If you need some help determining goals, we recommend using the S.M.A.R.T goal framework—goals that are specific, measurable, attainable, relevant, and timely.

For example, rather than simply saying that you want to improve customer service on social media, set a numerical value and a deadline for this, such as speeding up your first response time by 10 minutes by the end of your first quarter.

If your objective is business conversions, for example, a good goal to set would be a specific number of leads you want driven by social media for the quarter. Another example of a business conversion goal would be increasing landing page conversion by 10 percent. You would measure this by tracking the conversion rate of people who land on the page through social channels.

No matter what your goals are, audit your existing social media performance to establish baseline targets, and then set appropriate goals for improvement.

How to choose social media metrics to measure ROI

Metrics represent how you’re going to measure whether you’re achieving your goals and objectives.

Social metrics such as followers, likes, comments, and shares are sometimes called “vanity” metrics, but it’s important not to dismiss them entirely.

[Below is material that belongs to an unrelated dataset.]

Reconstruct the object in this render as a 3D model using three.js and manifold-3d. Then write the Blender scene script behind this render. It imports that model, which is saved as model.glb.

These metrics are integral to gauging the overall health of your social presence, measuring yourself against competitors, and determining what type of content is resonating with your audience. They only become “vanity” metrics when they have no relation to your business objectives. It’s important for social data to be relevant to all stakeholders within your organization, not just social media practitioners, so avoid using these types of metrics in isolation.

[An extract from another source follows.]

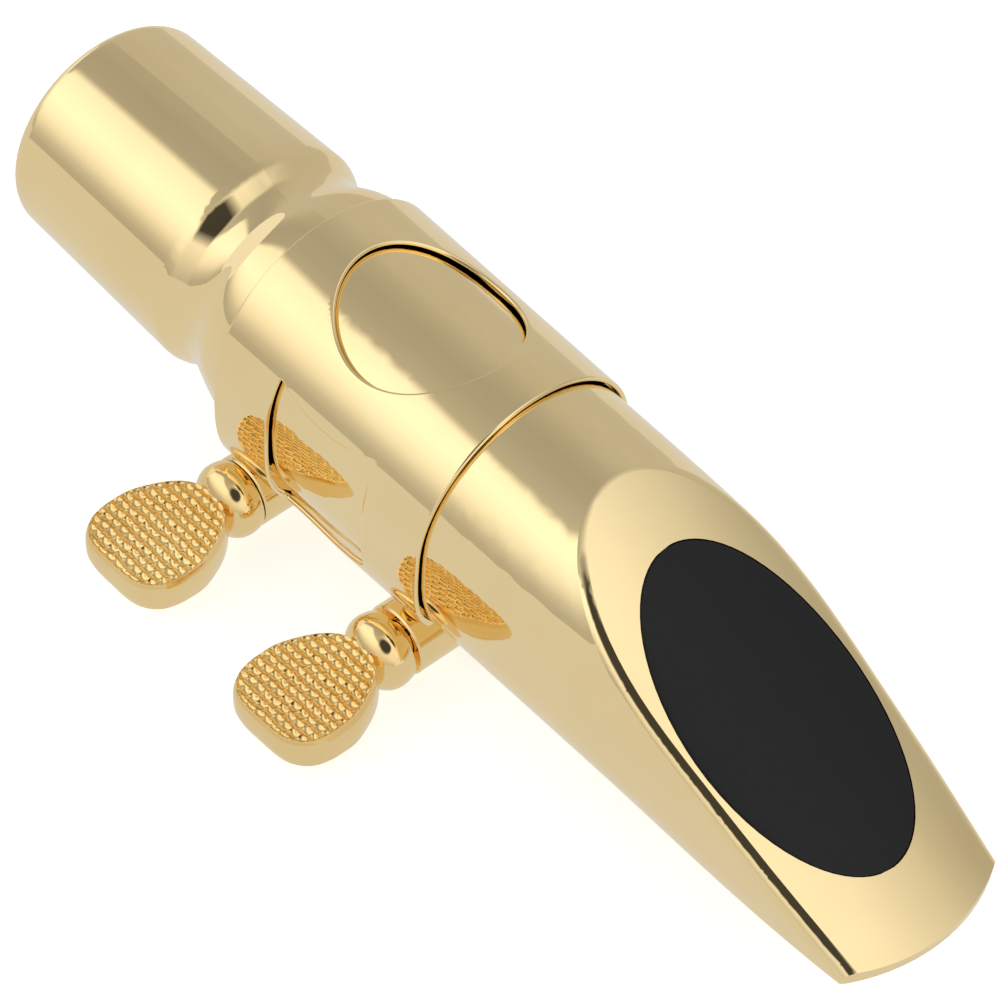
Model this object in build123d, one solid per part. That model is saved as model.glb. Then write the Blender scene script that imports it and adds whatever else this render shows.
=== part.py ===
from build123d import *
import math
import os

# Metal alto saxophone mouthpiece with its two-screw sheet-metal ligature.
# Millimetres. Origin: centre of the mouth of the neck bore. +X runs along the bore
# towards the tip, +Z is the beak side, and the thumbscrew heads are on the -Y side.

# ---- mouthpiece: outside ----
SHANK_R_MOUTH = 9.6        # shank radius at the neck end
SHANK_R_SHOULDER = 10.05   # shank radius where the shoulder starts
SHOULDER_X = 18.6
WAIST_X = 21.4
WAIST_R = 9.10
MOUTH_ROUNDING = 1.4
FLARE_MID = (24.2, 9.95)   # x, radius of a point on the flare
FLARE_END = (26.8, 10.40)  # the flare ends here, at the body's full radius
COLLAR_END = (30.0, 9.30)  # the turned part narrows inside the body and ends here
TIP_X = 94.0
TIP_ARC_R = 15.0           # tip outline seen from above
TIP_SIDE = ((84.0, 8.75), (96.0, 7.72))   # x, y of two points on the sides near the tip
TIP_CORNER_R = 1.5

# Body sections, evenly spaced along the bore: height above the bore axis, half width,
# depth below the axis, superellipse power of the lower half. The first two are inside
# the turned part, so that the body grows out of the flare.
BODY_X0 = 18.0
BODY_STEP = 6.0
BODY_SECTIONS = [
    (8.50, 8.50, 8.50, 2.0),
    (9.60, 9.60, 9.50, 2.6),
    (10.28, 10.28, 9.85, 3.2),
    (10.21, 10.21, 10.06, 3.2),
    (10.12, 10.12, 10.36, 3.2),
    (10.04, 10.04, 10.66, 3.2),
    (9.99, 9.97, 10.80, 3.2),
    (9.96, 9.85, 10.88, 3.2),
    (9.90, 9.58, 11.25, 3.2),
    (9.82, 9.20, 11.95, 3.2),
    (9.74, 8.88, 12.77, 3.2),
    (9.66, 8.60, 13.60, 3.2),
    (9.60, 8.27, 15.00, 3.2),
    (9.60, 7.88, 17.50, 3.2),
]
OUTLINE_POINTS = 32
RIM_MID = 0.29             # share of the rounding at the middle of its arc

# ---- table, facing and ramp ----
TABLE_X0 = 25.2            # heel end of the reed table
TABLE_REF = (28.0, -6.9)   # x, z of a point on the table
TABLE_SLOPE = math.tan(math.radians(2.4))
FACING_LENGTH = 21.2
TIP_OPENING = 2.0
TABLE_RUNOUT_R = 4.0
RAMP_ANGLE = 25.2          # beak ramp below the bore axis, degrees
RAMP_POINT = (76.1, 1.55)  # x, z of a point on the ramp's centre line
RAMP_CROWN_R = 36.0        # the ramp is crowned across
RIDGE_ROUNDING = 1.2
RIDGE_MIN_LENGTH = 20.0    # the ramp's other edge, at the tip end, is shorter

# ---- bore, chamber and window ----
BORE_R = 7.9
BORE_LENGTH = 20.0
THROAT_R = 5.9
THROAT_X = 26.0
THROAT_END = 61.0
WINDOW_HALF_WIDTH = 6.3
WINDOW_X0 = 57.5
TIP_RAIL = 1.1
CEILING_DEPTH = 4.2        # chamber ceiling under the ramp, measured along Z
CEILING_TOP = 5.4
LIP_LENGTH = 8.0           # from here on the ceiling drops to the tip rail
LIP_Z = -8.2
WINDOW_HEEL_REACH = 4.0    # the chamber starts this far behind the window
CUT_Z = -14.0              # below everything

# ---- bite pad ----
PAD_HALF_LENGTH = 13.7
PAD_HALF_WIDTH = 7.67
PAD_THICKNESS = 1.0
PAD_FORWARD = 0.15         # pad centre from RAMP_POINT, down the ramp
PAD_GLUE_GAP = 0.05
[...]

Instead, use metrics that directly demonstrate how social media is helping achieve your objectives. These could include:

  • Reach
  • Audience engagement
  • Site traffic
  • Leads generated
  • Sign-ups and conversions
  • Revenue generated

When deciding what metrics to measure, ask yourself:

  1. Does it align with my objectives?
  2. Does it help me make decisions?
  3. Do I have the capacity to measure it effectively?

Social media ROI tools

Now that you know the theory behind measuring social media ROI, you’ll need the right tools to set up conversion funnels, track consumer actions, analyze data, and report the results.

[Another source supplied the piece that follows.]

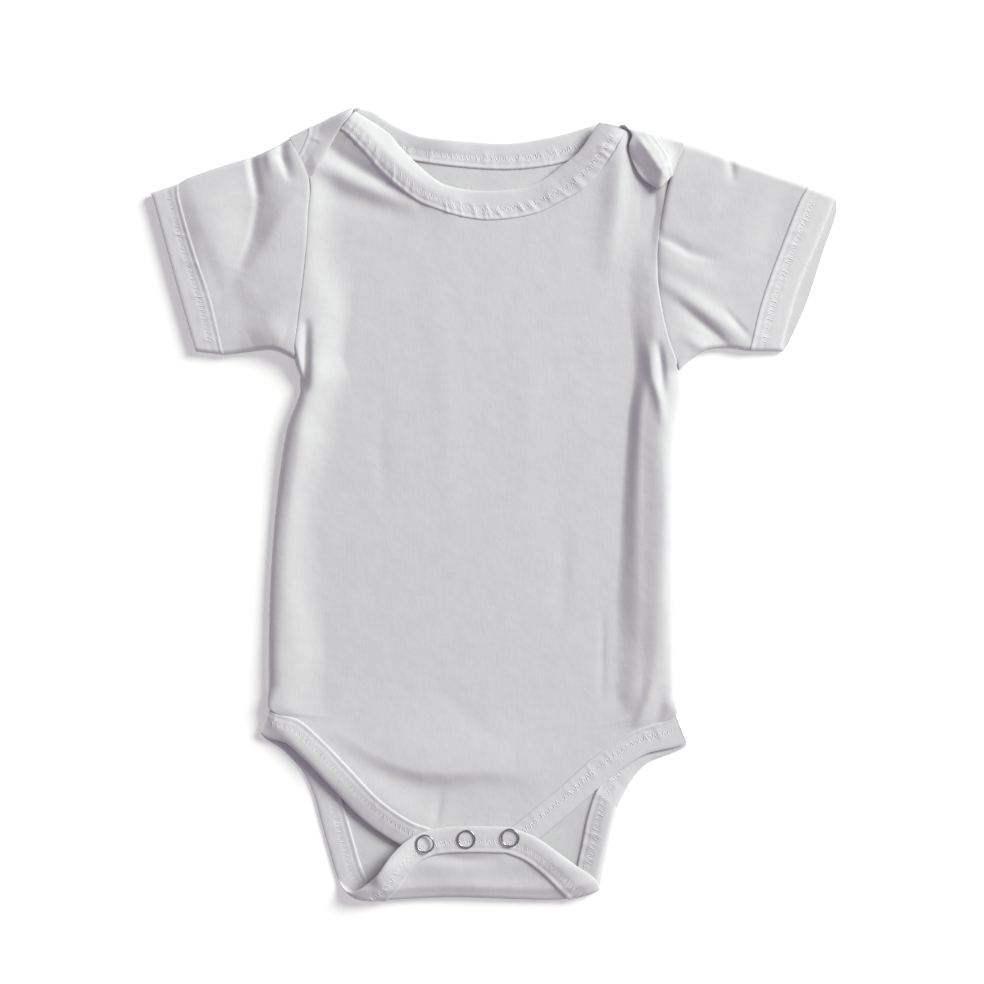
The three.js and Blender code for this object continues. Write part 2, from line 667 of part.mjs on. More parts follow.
function sleeveSolid(shape, folds) {
  const place = patchPlace(shape.armhole, shape.seam, shape.under, shape.over);
  const heightAt = (x, y) => Math.max(sleeveHeight + foldHeight(folds, x, y), 2.9);
  return tubeSolid(place, heightAt, clothWall, sleeveSteps);
}

function cuffSolid(shape) {
  const away = Math.sign(shape.seam[0][0]) * seamGap;
  const seam = shape.seam.map(([x, y]) => [x + away, y]);
  const straight = (edge, end) => [seam.at(end), edge.at(end)];
  const placeFor = (edge) => patchPlace(seam, edge, straight(edge, 0), straight(edge, -1));
  const layers = { front: placeFor(shape.frontEdge), back: placeFor(shape.backEdge) };
  const place = (along, across, layer) => {
    const front = layers.front(along, across);
    const back = layers.back(along, across);
    const own = smoothStep(0, 0.05, Math.min(across, 1 - across));
    return mixPoint(mixPoint(front, back, 0.5), layer === "front" ? front : back, own);
  };
  return tubeSolid(place, () => cuffHeight, bandWall, cuffSteps);
}

// A part turned about its own upright axis, from a closed outline of radius and height.
function turnedSolid(outline, [x, y], bottom) {
  const rings = Array.from({ length: snapSides }, (_, i) => {
    const angle = (2 * Math.PI * i) / snapSides;
    return outline.map(([radius, height]) =>
      [x + radius * Math.cos(angle), y + radius * Math.sin(angle), bottom + height]);
  });
  return solidOfRevolution(rings);
}

// Joins the rings of a turned part; points on the axis are shared by all rings.
function solidOfRevolution(rings) {
  const size = rings[0].length;
  const positions = rings.flat().flat();
  const index = [];
  const near = (a, b) => Math.abs(positions[a] - positions[b]) < 1e-6;
  const same = (a, b) => [0, 1, 2].every((k) => near(3 * a + k, 3 * b + k));
  const face = (a, b, c) => {
    if (!same(a, b) && !same(b, c) && !same(a, c)) index.push(a, b, c);
  };
  for (let i = 0; i < rings.length; i++) {
    const here = i * size;
    const there = ((i + 1) % rings.length) * size;
    for (let k = 0; k < size; k++) {
      const next = (k + 1) % size;
      face(here + k, there + k, there + next);
      face(here + k, there + next, here + next);
    }
  }
  return outwardGeometry(positions, index);
}

function snapRingSolid(centre) {
  const { outer, wire, height } = snapRing;
  const inner = outer - 2 * wire;
  const chamfer = wire / 2;
  const outline = [[inner, 0], [outer, 0], [outer, height - chamfer], [outer - chamfer, height],
    [inner + chamfer, height], [inner, height - chamfer]];
  return turnedSolid(outline, centre, flapFloorHigh + bandWall + snapRing.seat);
}

function snapSocketSolid(centre) {
  const { outer, bore, height } = snapSocket;
  const outline = [[bore, 0], [outer, 0], [outer, height], [bore, height]];
  return turnedSolid(outline, centre, flapFloorHigh - seamGap - height);
}

function snapStudSolid(centre) {
  const { foot, head, height } = snapStud;
  const outline = [[0, 0], [foot, 0], [foot - 0.15, height * 0.5], [head, height * 0.75],
    [foot - 0.3, height], [0, height]];
  return turnedSolid(outline, centre, frontFloor + bandWall + seamGap);
}

function piece(name, geometry, look) {
  const mesh = new THREE.Mesh(geometry, new THREE.MeshStandardMaterial(look));
  mesh.name = name;
  return mesh;
}

// Moves the whole garment so that its box is centred over the origin and rests on the surface.
function restOnSurface(group) {
  const box = new THREE.Box3().setFromObject(group);
  const centre = box.getCenter(new THREE.Vector3());
  group.children.forEach((mesh) => mesh.geometry.translate(-centre.x, -centre.y, -box.min.z));
}

const onesie = new THREE.Group();
onesie.add(
  piece("back_panel", backPanel(), jersey),
  piece("front_panel", frontPanel(), jersey),
  piece("sleeve_left", sleeveSolid(leftSleeve, leftSleeveFolds), jersey),
  piece("sleeve_right", sleeveSolid(rightSleeve, rightSleeveFolds), jersey),
  piece("cuff_left", cuffSolid(leftSleeve), ribbed),
  piece("cuff_right", cuffSolid(rightSleeve), ribbed),
  piece("neckband_front", neckbandFront(), ribbed),
  piece("neckband_back", neckbandBack(), ribbed),
  piece("leg_binding_front", legBindingFront(), ribbed),
  piece("leg_binding_back", legBindingBack(), ribbed),
);
snapPlaces.forEach((centre, i) => {
  onesie.add(
    piece(`snap_ring_${i + 1}`, snapRingSolid(centre), chrome),
    piece(`snap_socket_${i + 1}`, snapSocketSolid(centre), chrome),
    piece(`snap_stud_${i + 1}`, snapStudSolid(centre), chrome),
  );
});
restOnSurface(onesie);

export default onesie;
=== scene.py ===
import math

import bpy
import numpy as np
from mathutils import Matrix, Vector


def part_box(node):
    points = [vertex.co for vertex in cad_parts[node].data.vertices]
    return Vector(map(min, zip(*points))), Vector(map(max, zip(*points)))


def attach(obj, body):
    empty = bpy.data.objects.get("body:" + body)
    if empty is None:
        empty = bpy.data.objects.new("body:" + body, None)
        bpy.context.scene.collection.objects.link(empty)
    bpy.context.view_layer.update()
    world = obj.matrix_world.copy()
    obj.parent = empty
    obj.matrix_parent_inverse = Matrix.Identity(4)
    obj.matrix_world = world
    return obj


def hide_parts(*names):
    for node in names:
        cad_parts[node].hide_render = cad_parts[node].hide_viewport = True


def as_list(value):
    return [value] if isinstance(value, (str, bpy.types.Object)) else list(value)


# A baby's short-sleeved onesie with an envelope neck, laid flat and seen from straight above.
# Lengths are in millimetres until a mesh is made. X runs to the right, Y to the neck, Z up.

MM = 0.001

# Layers: walls, the heights of undersides, the bends of folded-over cloth and the laps' rises
CLOTH_WALL = 1.0
BAND_WALL = 1.7
SEAM_GAP = 0.3
FRONT_FLOOR = BAND_WALL + SEAM_GAP
FRONT_REST = 0.3
SEAM_EDGE_TOP = FRONT_FLOOR + 0.35
SEAM_ROUND = 1.1
SEAM_DIP = 0.45
LEFT_BEND = 1.6
RIGHT_BEND = 1.1
LAP_SEAM_WALL = 1.6
LAP_SEAM_START = 0.94
LAP_SEAM_SIDE = [78, 86]
CROTCH_BEND = 2.0
LAP_FLOOR = FRONT_FLOOR + BAND_WALL + SEAM_GAP
LEFT_LAP_RISE = 1.8
RIGHT_LAP_RISE = 4.6
RIGHT_LAP_FALL = 8.0
FLAP_FLOOR_LOW = 4.6
FLAP_FLOOR_HIGH = 5.5
FLAP_LEAST = 3.0
FLAP_EDGE_DROP = 1.4

# Bands
LEG_BAND_WIDTH = 13
LEG_BAND_ENDS = {"left": [-5, -12.8], "right": [5.5, -13.8]}
BAND_LIP = 0.5
BAND_RIM = 2.4
# A band's seam bead and its stitch grooves: rise, distance from the seam and reach
SEAM_BEAD = [0.22, 0.5, 0.8]
STITCH_GROOVES = [[0.10, 2.2, 0.7], [0.16, 5.4, 1.4]]

# Stitches
STITCH_PITCH = 1.25
STITCH_LINE = 5.2
STITCH_MARGIN = 2
THREAD_RADIUS = 0.17
THREAD_SIDES = 5

# Distances up and down the body over which a table of rows is averaged
TABLE_EASING = [-7, -4.5, -2.5, -0.8, 0.8, 2.5, 4.5, 7]

# Side rolls, from the leg up. Each row holds a height on the body in Y, then distances from the
# body's edge: the roll's crest, where it has fallen half way and where it ends; then its rise.
LEFT_ROLL = [
    [-125, 6, 14, 26, 3.0], [-101, 7, 17, 30, 4.0], [-75, 7, 19.5, 30, 4.2],
    [-50, 7.5, 16, 29, 4.0], [-24, 6.5, 13.5, 27, 3.2], [1, 7, 12.5, 26, 3.6],
    [27, 8, 15.5, 29, 5.8], [40, 7, 14, 29, 6.2], [52, 5.5, 13, 25, 6.6], [65, 5, 14.5, 25, 6.8],
    [78, 5, 17, 26, 6.8], [91, 4, 17.5, 27, 6.0], [103, 3, 17, 27, 4.8], [114, 1.5, 11, 27, 4.4],
    [125, 0.5, 8, 24, 3.6], [135, 0.5, 8, 22, 3.6], [147, 0.5, 7, 20, 4.2],
    [157, 0.5, 6.5, 17, 4.2], [165, 0.5, 6, 15, 2.6], [178, 0.5, 6, 14, 0],
]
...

Google Analytics: Track website traffic, on-site conversions, and sign-ups originating from social media campaigns.

Facebook Pixels: A piece of code that placed on your website that allows you to track conversions from Facebook ads—everything from leads to sales. You can use the pixel feature within Facebook’s own ad platform or with social ad optimization and targeting tools like AdEspresso.

UTM parameters: Add these short text codes to a URL to track important data about website visitors and traffic sources. UTM parameters work with analytics programs like Google Analytics to provide a detailed picture of your social media success, from the very high level (which networks are performing best) down to the granular details (which specific post drove the most traffic to a specific page).

How to report your social media ROI

Once you’ve set your goals and chosen your social media analytics tools, it’s time to actually track your social media ROI.

The ability to track should be built into everything you do on social media, so you’re never left scrambling to try and prove the success of a campaign.

Best practices for reporting

  • Use templates—Creating analytics templates will allow you to track your desired metrics without having to build out custom reports for each campaign. These reports will also present the data in a digestible way, allowing you to simply and effectively share your ROI on social media with higher ups in the organization.
  • Check your metrics daily—You should check your various social media metrics frequently to ensure that your goals are being met. The lifecycle of a social media campaign is often very short, so you need to stay on top of the data as it happens.
  • Stick to a timeframe—Choose a timeframe that works and stick to it. You can often have reports sent to your email inbox on specific days of the week so you don’t even have to remember to pull reports yourself.

Best practices for presenting the ROI of social media to executives

  • Speak to their objectives—If you’re trying to prove the value of social to a chief marketing officer (CMO), you need to speak to what ashe deems valuable. It’s much more compelling for her to hear: “I know your goal is to increase pipeline generation by 10 percent and here’s how social media contributes to that,” than it is to hear: “Here’s how many shares our posts on Facebook got this month.”
  • Articulate your limitations—Leadership must know what you can—and cannot—do when it comes to measuring the ROI. Demonstrate what’s possible with the data you have, but be clear about what’s not in the realm of possibility. Otherwise you’ll be set up for expectations you can never meet.
  • Use third-party insights—Data from third-party research firms, publications, and/or technology vendors provides credibility that is highly persuasive with key stakeholders. When reporting on the ROI of social, look for insights from third-party sources that can help bolster your rationale, hypotheses, and recommendations.
  • Propose a low-risk pilot program—To create a business case for further investment. That might mean expanding social into other departments, increasing your social ad spend, or investing in a platform or service. Executives teams like to invest in things with a limited timeline if there’s potential risk associated with it.

Next steps: Make adjustments

Once you’ve identified what works and what doesn’t work for your organization on social, it’s time to iterate and improve your strategy. The point of tracking your social media ROI isn’t just to prove your social campaigns are valuable, it’s to increase their value over time.

Go back and take a look at the goals of your specific campaign and evaluate how they support the organization’s overall goals.

Due to the short lifecycle of social media campaigns, a failing campaign should be changed and improved as soon as possible. Social media is never static.

To meet your social media ROI goals, you’ll need to update and adapt your strategy constantly. Take into account the analytics data you’re tracking. Think about whether your data needs adjusting after calculating your first round of social media ROI, and get back to the drawing board if necessary.

Also consider changes in customer behaviour, technology, business priorities, and key performance indicators (KPIs). The setting of business goals and calculating your social media ROI is not going to be a black and white, one-time event. It’s an always-evolving process.

Measuring social media ROI gives your organization valuable insight into the success of current and past campaigns, and what might work in the future. There’s always more to learn, more to test—and more to gain.